7. We have heard both the parties, and we do not find any infirmity in the order of the ld. CIT(A) on the issue. The issue before us is related to denial of deduction under section 11 and 12 of the Act on the ground that the assessee had failed to furnish audit report in form No.10B along with return of income filed. We find, this issue has been discussed and appreciated by the ld. CIT(A) in impugned order in the light of various judicial decisions, and allowed the claim of the assessee, by observing that the assessee did file the audit report and the same was available both during assessment and appellate proceedings, and thereby the assessee has substantially complied with relevant provisions of the Act. The relevant findings of the ld. CIT(A) are as under:

“(g) In the instant case the appellant/assessee is a charitable trust registered u/s 12A on 29.01.1980. Thus it is engaged in charitable activities for over 40 years. The audit report in Form 10B was e-filed on 06.10.2018 and was available before the Assessing Officer when he passed the assessment order under section 143(3) on 06.04.2021. The audit report is also available before the CIT(A) during the appellate proceedings. It has been unambiguously held by the jurisdictional Gujarat High Court [CIT v. Gujarat Oil and Allied Industries Ltd. [1993] 201 ITR 325 (Guj.)] that provisions regarding furnishing of audit report with the return have to be treated as a procedural proviso. It is directory in nature and its substantial compliance would suffice. The Hon’ble Court also took the view that the benefit of exemption should not be denied merely on account of delay in furnishing the audit report and it is permissible for the assessee to produce the audit report at a later stage, either before the AO or the appellate authority. This view has been reiterated by the Hon’ble Court in its recent judgement in Sarvodaya Charitable Trust v. Income Tax Officer. (Exemption) [2021] 125 taxmann.com 75 (Gujarat). Respectfully following the ratio given by the Hon’ble Gujarat High Court (which is jurisdictional High Court), I am of the view that the CPC Bangalore erred in not allowing deduction to the appellant/assessee for the amount applied for the charitable purpose on revenue account as well as capital account. It was merely a procedural lapse on part of assessee to not file Form 10B along with return of income. The appellant/assessee uploaded the audit report within a week of filing return of income. It cannot be denied the benefit of exemption under section 11 merely on account of delay in furnishing audit report. Thus the addition made by CPC Bangalore in its order under section 143(1) of the IT Act 1961 dated 17.03.2020 in respect of voluntary contribution other than the corpus received by the appellant trust amounting to Rs.1,52,03,71,381/- is ordered to be deleted.”

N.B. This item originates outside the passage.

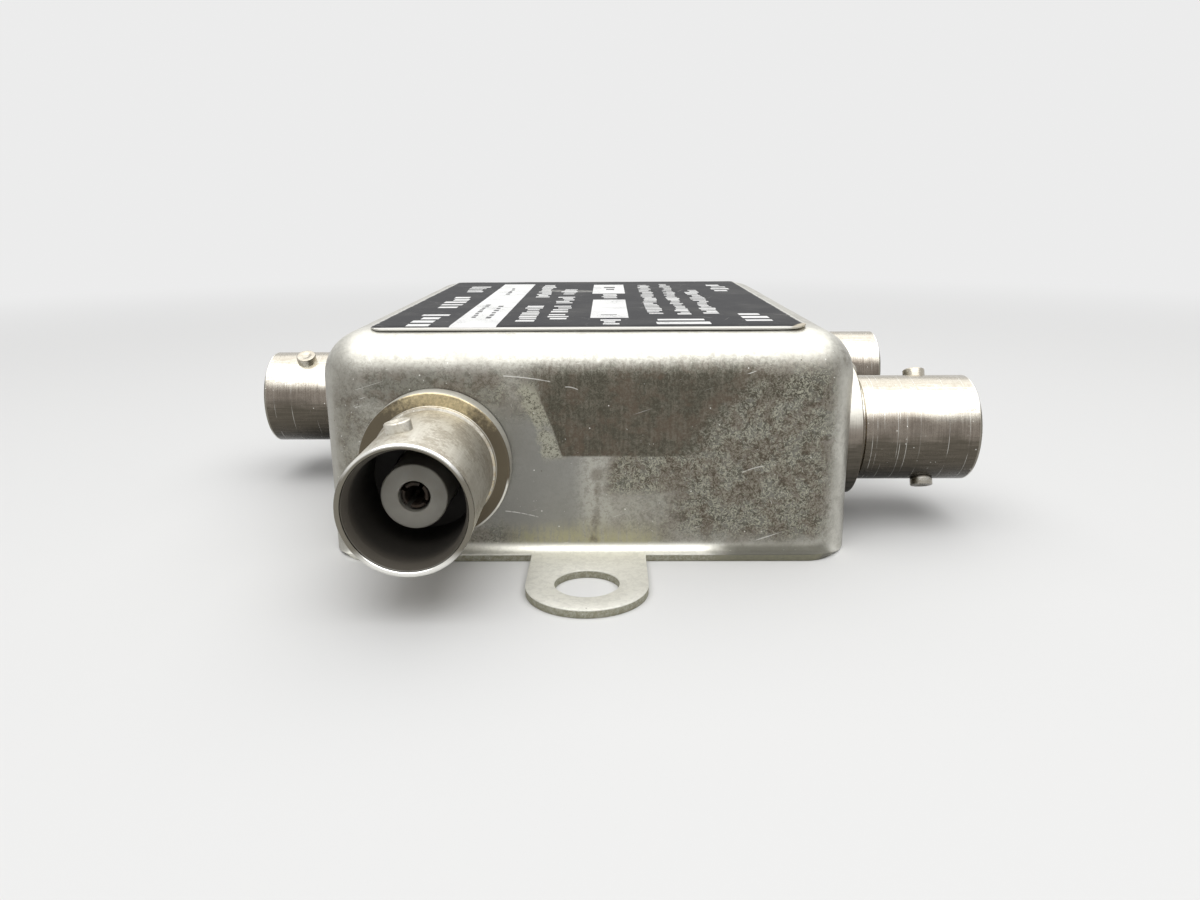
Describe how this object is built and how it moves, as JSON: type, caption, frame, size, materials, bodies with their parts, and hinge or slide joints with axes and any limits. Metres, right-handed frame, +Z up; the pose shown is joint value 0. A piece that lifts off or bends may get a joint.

8. The appellate proceedings being the continuation of assessment proceedings merely because the assessee has not furnished at the threshold i.e. furnishing the audit report along with return of income, but filed during the assessment proceedings, and available even during the appellate proceedings, it cannot be stated that the assessee has failed to comply with the provisions so as to deny substantial justice by way of granting exemption. The Hon’ble Jurisdictional High Court in a recent decision in Social Security Scheme of GICE Vs. CIT(E) (supra) in the matter of exemption provisions contained in section 11/12 of the Act, requiring filing of Form 10B along with return of income for claiming exemption, held the requirement of furnishing of report to be a mandatory requirement while that of filing the report along with return of income to be a procedural requirement. Conclusion made by the Hon’ble jurisdictional High Court is as under:

“5. Having heard learned advocates for the respective parties and having gone through the material on record, the only question which falls for consideration is whether respondent committed an error in passing the order by not condoning the delay in filing Form No. 10B along with the return filed. In the decision of this Court in Sarvodaya Charitable Trust (supra) this Court has observed that furnishing of audit report along with return filed is to be treated as a procedural requirement. It is though mandatory in nature the substantial compliance is required to be made. In the case of Sarvodaya Charitable Trust (supra) the assessee had produced the audit report after processing the return under section 143(1). This Court in the said order has observed that the approach of the authority in these type of cases should be equitable, balancing and judicious. Technically speaking, respondent No. 2 might be justified in denying the exemption under section 11 of the Act by rejecting such condonation application, but an assessee, which is a public charitable trust for past 30 years which substantially satisfies the conditions for availing such exemption, should not be denied the same merely on the bar of limitation especially when the legislature has conferred wide discretionary powers to condone such delay . Applying the said principle, the petition is allowed. The impugned order passed by respondent dated 12-3-2021 is quashed and aside. The impugned order of rectification under section 154 of the Act dated 25-1-2019 is also quashed and set aside. The application for condonation of delay filed by the petitioner before the respondent is allowed.”

The issue before us being identical to that as dealt with by the Hon’ble jurisdictional High Court the decision rendered therein will squarely apply to the present case. Following the same, we have no hesitation in holding that the Ld. CIT(A) has rightly held the denial of exemption u/s 11 of the Act for non-filing of requisite form along with return of income, to be not as per law, noting the fact that the assessee did file the requisite form during regular assessment proceedings and appellate proceedings before him.

We, therefore, uphold order of the ld. CIT(A) and reject the grounds of appeal of the Revenue.

9. In the result, the appeal of the Revenue is dismissed.

Order pronounced in the Court on 2nd August, 2023 at Ahmedabad.